▶ [Set problem]: In the listing below, find the line with "in imported if", then repeat exactly every line from the top through that one.

▶ [Recorded data]:
-------

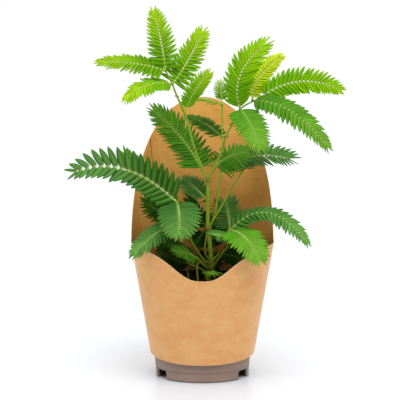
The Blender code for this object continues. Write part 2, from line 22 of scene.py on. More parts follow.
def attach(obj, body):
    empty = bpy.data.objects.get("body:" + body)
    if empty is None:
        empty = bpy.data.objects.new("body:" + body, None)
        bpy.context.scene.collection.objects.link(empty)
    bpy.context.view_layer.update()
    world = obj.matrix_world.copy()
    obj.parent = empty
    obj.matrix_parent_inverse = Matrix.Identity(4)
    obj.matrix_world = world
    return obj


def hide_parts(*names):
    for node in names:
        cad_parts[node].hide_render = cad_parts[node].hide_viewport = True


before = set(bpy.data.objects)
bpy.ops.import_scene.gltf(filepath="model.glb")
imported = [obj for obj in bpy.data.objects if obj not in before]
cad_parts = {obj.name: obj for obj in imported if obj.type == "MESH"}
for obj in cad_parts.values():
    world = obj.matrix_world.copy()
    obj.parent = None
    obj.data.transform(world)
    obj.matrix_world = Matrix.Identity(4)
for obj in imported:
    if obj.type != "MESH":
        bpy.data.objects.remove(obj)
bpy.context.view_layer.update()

-------

▶ [Reply]:
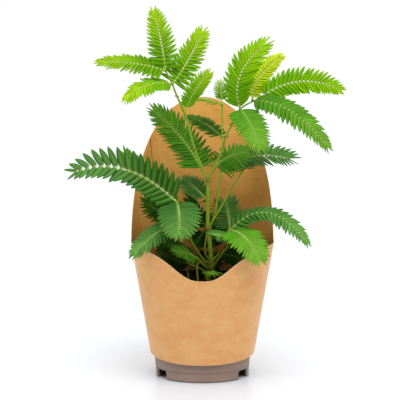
The Blender code for this object continues. Write part 2, from line 22 of scene.py on. More parts follow.
def attach(obj, body):
    empty = bpy.data.objects.get("body:" + body)
    if empty is None:
        empty = bpy.data.objects.new("body:" + body, None)
        bpy.context.scene.collection.objects.link(empty)
    bpy.context.view_layer.update()
    world = obj.matrix_world.copy()
    obj.parent = empty
    obj.matrix_parent_inverse = Matrix.Identity(4)
    obj.matrix_world = world
    return obj


def hide_parts(*names):
    for node in names:
        cad_parts[node].hide_render = cad_parts[node].hide_viewport = True


before = set(bpy.data.objects)
bpy.ops.import_scene.gltf(filepath="model.glb")
imported = [obj for obj in bpy.data.objects if obj not in before]
cad_parts = {obj.name: obj for obj in imported if obj.type == "MESH"}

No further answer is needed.